“Camurrìa” di Balsamo e il sapore dolceamaro delle cose andate per sempre

Un senso di malinconia aleggia in quell’aria che profuma di pioggia estiva, nel cortile del settecentesco palazzo Calapaj – D’Alcontres dove l’associazione “Il Castello di Sancio Panza”, con la direzione artistica di Roberto Zorn Bonaventura, e il ristorante ‘A Cucchiara di Giuseppe Giamboi hanno organizzato anche quest’anno “Il Cortile – Teatro Festival”. Una maniera, la loro, di opporre resistenza all’apatia delle istituzioni, di continuare, malgrado ciò, a credere nel teatro e nella bontà di quel lavoro cui unicamente gli spettatori, anche quest’anno numerosi, attribuiscono il giusto riconoscimento. La malinconia, dicevo, insieme al sapore dolceamaro delle cose andate per sempre sono stati ieri la diretta conseguenza della dirompente performance di Gaspare Balsamo e di quel genuino salto nel tempo che è “Camurrìa”, in replica eccezionalmente stasera dopo il sold out nell’unica data prevista. Il teatro dei Pupi, un tempo, costituiva per la gente semplice il mezzo prediletto di evasione. Ci si affezionava ai paladini, si faceva il tifo per loro, se ne conosceva la genealogia e ci si adoperava in ogni modo per assistere agli spettacoli che ne esaltavano le gesta. Era quello un mondo in cui lo stupore poteva imprimersi nelle facce della gente durante il duello di Orlando e Rinaldo, catalizzatori delle simpatie di quelle due fazioni che parteggiavano per l’uno o per l’altro. Lo stupore era la sconfitta di Gano di Magonza, la strenua difesa dei cristiani innanzi agli attacchi dei saraceni. Lo stupore era la capacità di lasciarsi ancora e ancora catturare da un mondo noto come se lo si apprendesse per la prima volta. Il tempo lì s’arrestava. Lì si era altrove e precisamente in quelle stanze mentali affrescate dalla letteratura epico-cavalleresca che affonda le radici nella Francia dell’XI secolo. Quello di Gaspare Balsamo, introdotto dalle reali testimonianze di chi l’ha vissuto, è il recupero memoriale di quel mondo senza televisione ove il teatro dei pupi era la fuga dalla realtà, dalla fatica, dagli affanni appena dietro l’angolo.

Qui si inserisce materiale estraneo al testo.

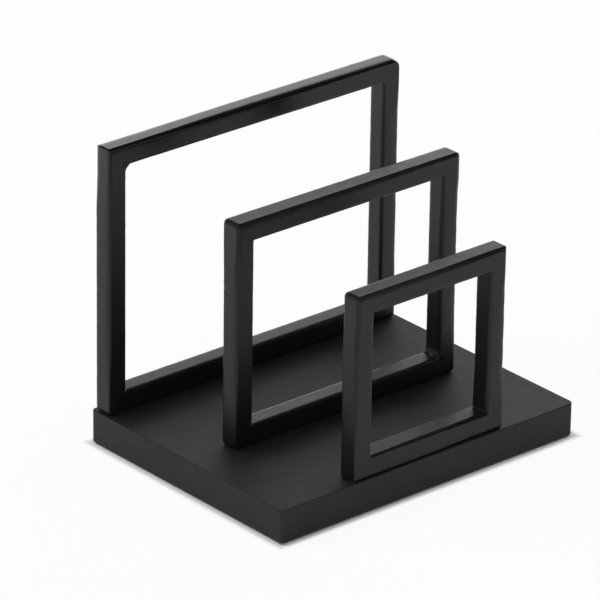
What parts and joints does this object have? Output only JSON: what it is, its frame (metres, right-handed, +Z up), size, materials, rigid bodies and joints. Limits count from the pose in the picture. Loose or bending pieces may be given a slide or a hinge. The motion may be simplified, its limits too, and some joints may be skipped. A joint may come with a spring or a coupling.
{
  "type": "letter sorter",
  "caption": "Free-standing desk letter sorter: upright rectangular frames of square bar, rising from front to back, on a slab base with two slots for envelopes.",
  "frame": {"origin": "under the middle of the base, on the surface that the feet rest on", "axes": "+X along the frames to the right as seen from the front, +Y from the small front frame to the large rear frame, +Z up"},
  "size_m": [0.165, 0.1254, 0.139],
  "materials": {
    "base": "fibreboard under satin black paint, slightly eased edges",
    "frame": "welded steel bar under satin black powder coat",
    "screw": "zinc plated",
    "foot": "matt black"
  },
  "bodies": {
    "root": {"base_board": "base", "small_frame_top_rail": "frame", "small_frame_bottom_rail": "frame", "small_frame_left_post": "frame", "small_frame_right_post": "frame", "small_frame_welds": "frame", "small_frame_screws": "screw", "middle_frame_top_rail": "frame", "middle_frame_bottom_rail": "frame", "middle_frame_left_post": "frame", "middle_frame_right_post": "frame", "middle_frame_welds": "frame", "middle_frame_screws": "screw", "rear_frame_top_rail": "frame", "rear_frame_bottom_rail": "frame", "rear_frame_left_post": "frame", "rear_frame_right_post": "frame", "rear_frame_welds": "frame", "rear_frame_screws": "screw", "foot_front_left": "foot", "foot_front_right": "foot", "foot_rear_left": "foot", "foot_rear_right": "foot"}
  },
  "joints": []
}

E dalla preghiera laica contro la “mala sentenzia” di zia Betta, che nella sua mano destra recava il sempiterno “fari e sfari di lu Strittu di Messina”, prende le mosse il monologo di Gaspare Balsamo, che attinge ai ricordi familiari e, in particolare, a quelli legati al nonno, contadino nato nel 1907, cui il teatro dei pupi di Don Federico Lucchesi regalò il sogno della prima della quinta dei cristiani, dopo la scalata tra quegli spazi del palcoscenico che preludevano alla gestione di Orlando e Rinaldo. È in un salone da barba che Balsamo riesuma le stagioni di una vita filtrata dagli occhi della gente: la vecchina, moglie del puparo, coi i pupi sparsi per casa e i ricordi nel cuore quando la vista non può più assisterla; i “cantalanotte” che svegliavano chi doveva lavorare e cullavano quelli che potevano dormire ancora; la curiosità del francese dietro le quinte e la carrellata dei pupi, con la presentazione ufficiale di ciascuno di essi e quel rispetto che si riserva soltanto agli eroi. “I pupi sanno che noi lo facciamo per il loro bene”, come fossero uomini in carne e ossa. Balsamo diventa così egli stesso paladino quando inscena duelli, ora che il pubblico non si accorge più dei tagli e non può contestarli. Ora che nessuno più dà il nome dei paladini ai figli e i barbieri non hanno rasoi che richiamano le spade di Orlando e Rinaldo. Ora che tutto è finito e non resta che il senso di appartenenza a quel mondo in cui il mestiere del puparo si faceva con fede. Ora che il nonno, capace di commuoversi innanzi alla statua di Carlo Magno a Parigi, sconsolatamente riconosce che “non è rimasto più niente”.
Gaspare Balsamo, allievo di Mimmo Cuticchio, ha il merito di aver disseppellito parte di quel mondo che non c’è più, infrantosi nei muri altissimi del progresso e di questo tempo che ha rinunciato allo stupore, in nome d’una esistenza che si nutre solo di concretezza e opulenza, che dimentica in fretta e che al sogno raramente si concede.